Крымов: Я прочитал книжку Рейнфилда о Чехове. Она произвела на меня очень сильное впечатление. Чехов зажил для меня как человек. Я его очень почувствовал. Он предстает там со всеми своими минусами, с каким-то странным, не всегда чистым поведением, но это ничуть не снижает его статус в моих глазах. Именно так живущий человек писал пьесы, где все абсолютно чисто. Но под их чистотой - жизнь, которую он вел: и харканье кровью, и жуткое, грязное донжуанство, и все это вместе - искусство.
Как он избегал всякого счастья, он даже его боялся, бедняжка! Мне все время хотелось назвать его бедняжкой. И объективно он им был. Это именно он мог написать Машу, Вершинина, Андрея...
Так что никаких исследований я не проводил. Но у меня это немножко хамское сочинение - при абсолютном личном и семейном почитании Чехова.
РГ: Вы часто думаете или говорите в обыденной жизни чеховскими репликами, словами?
Крымов: Его персонажи, символы, монологи - все это набухло, разрослось и стало какой-то чернобыльской опухолью. Мы успели увидеть все то, о чем Чехов писал, еще не ведая, полушутя, полупророчествуя. Струна лопнула, бадья сорвалась в шахте, погребя под собою шахтеров. Мы все это увидели. Все усугубилось за сто лет, прошедшие с его смерти, набухло... Как будто утопленник стал в два раза больше, чем он был при жизни. А контрасты его остались. Призрак мамы, продажа сада, леденцы и утрата дома - он оставил нам код всей нашей жизни. У каждого уходит свое, каждый рвется в свою Москву, прощается со своим садом. Он надавил на несколько больных точек, и они все болят у нас. Потому хочется, чтобы какой-то один звук остался после нашего спектакля как главный... "Это время тихой сапою убивает маму с папою". Как-то так... и жизнь прекрасна...
РГ: Вы в своих театральных сочинениях как будто продолжаете писать лирический дневник, в котором ваша собственная жизнь, соединяясь с жизнью ваших родителей, вашего поколения и тех, кто жил задолго до вас, становится частью текста, сочиненного Шекспиром или Чеховым. Как сделать так, чтобы почувствовать классика частью своего интимного, сегодняшнего опыта?

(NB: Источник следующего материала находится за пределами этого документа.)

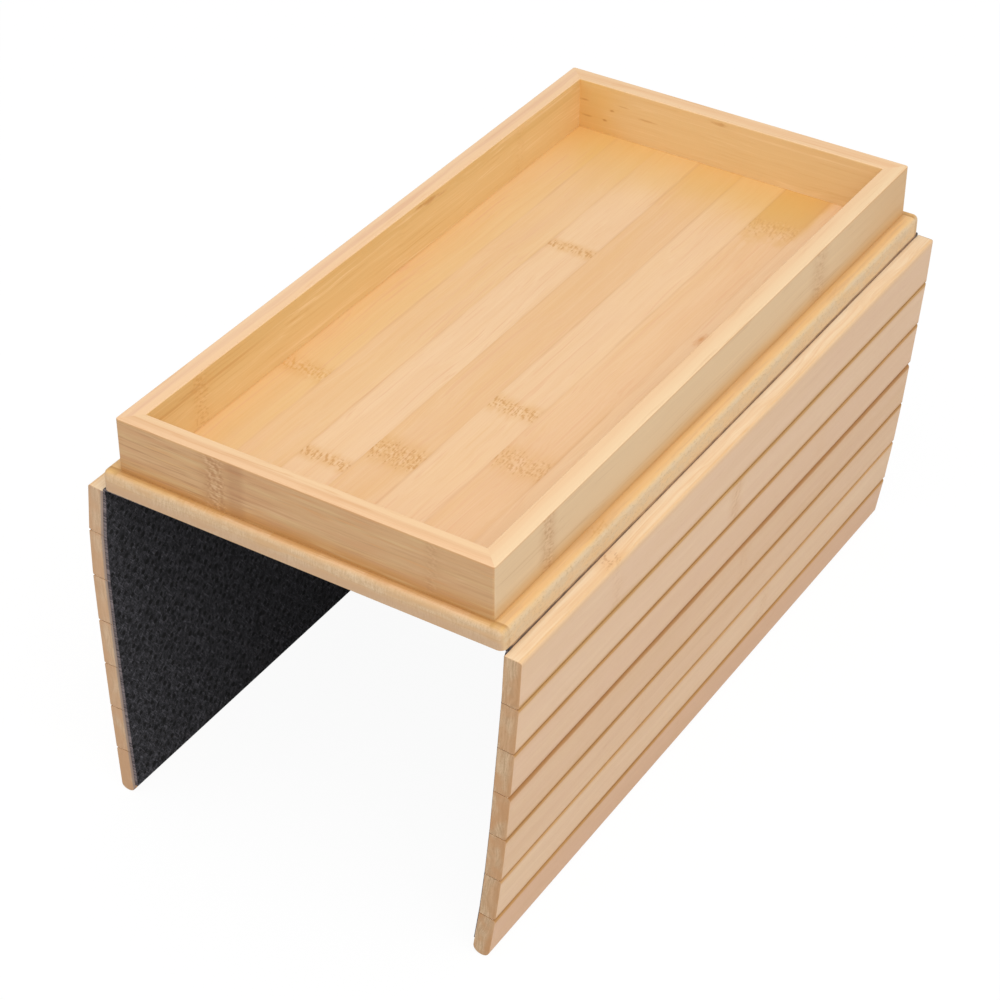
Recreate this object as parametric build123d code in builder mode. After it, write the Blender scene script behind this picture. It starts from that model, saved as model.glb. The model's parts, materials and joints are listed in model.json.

Крымов: Мне кажется, публика сегодня благодарна, если ты совершаешь деликатное, элегантное, но обязательное вторжение в их жизнь. И для этого режиссеры должны выражать себя, а не автора. Что бы ты ни сделал, ты обречен выразить себя. Я смотрю, как сегодня обучают студентов, и вижу, что они этого боятся. Им нужно каких-то два шага, чтобы стать откровенным. Но сегодня это звучит почти нелегальщиной в театральном вузе. А мне это кажется единственно возможной заповедью режиссера.
РГ: Эфрос теми же словами почти говорил...
Крымов: У папы буквально написано про "Чайку": "Я не знаю, в каких квартирах жили эти люди. Я не знаю их отношений - это про нас, а не про них мы делаем спектакль". Его спектакли и были выражением его состояния, его сознания. Это везде автопортрет. Ван Гог, рисуя виноградники в Арле, тоже писал свой автопортрет. По папиным спектаклям можно сказать, что он чувствовал во время их создания.
РГ: Вам не бывает обидно, что вас - взрослого, серьезного - все время укореняют в вашем доме, вашем прошлом?
Крымов: Обидно? Ну что вы! Только запоздалая благодарность. Или чувство, будто я запоздалый подарок нашел. Как будто папа его спрятал, только не сказал, где он лежит и что вообще его нужно искать. И вот я его случайно нашел где-то под шкафом.
Я точно помню свое чувство, когда решился делать свой первый спектакль "Гамлет" в 2003 году (через 15 лет после смерти Эфроса. - Ред.): неужели нельзя стукнуть ногой и в одночасье вернуть то чувство, которое у меня было на папиных спектаклях? Неужели нельзя, если помнишь свое чувство так, что почти можно потрогать, все это вернуть?
РГ: Конечно, ведь единственным хранителем спектакля остается чувство - память о чуде. Вы говорили про главную интонацию, которая должна остаться в конце спектакля. Какая она?
Крымов: Да я всегда хочу одного - чтобы люди плакали. Я недавно захожу к актрисе и вижу, что у ее гремерки стоит какая-то женщина и трясется от рыданий. И актриса говорит растерянно: "Вот, что мы наделали". Такая реакция меня устраивает вполне.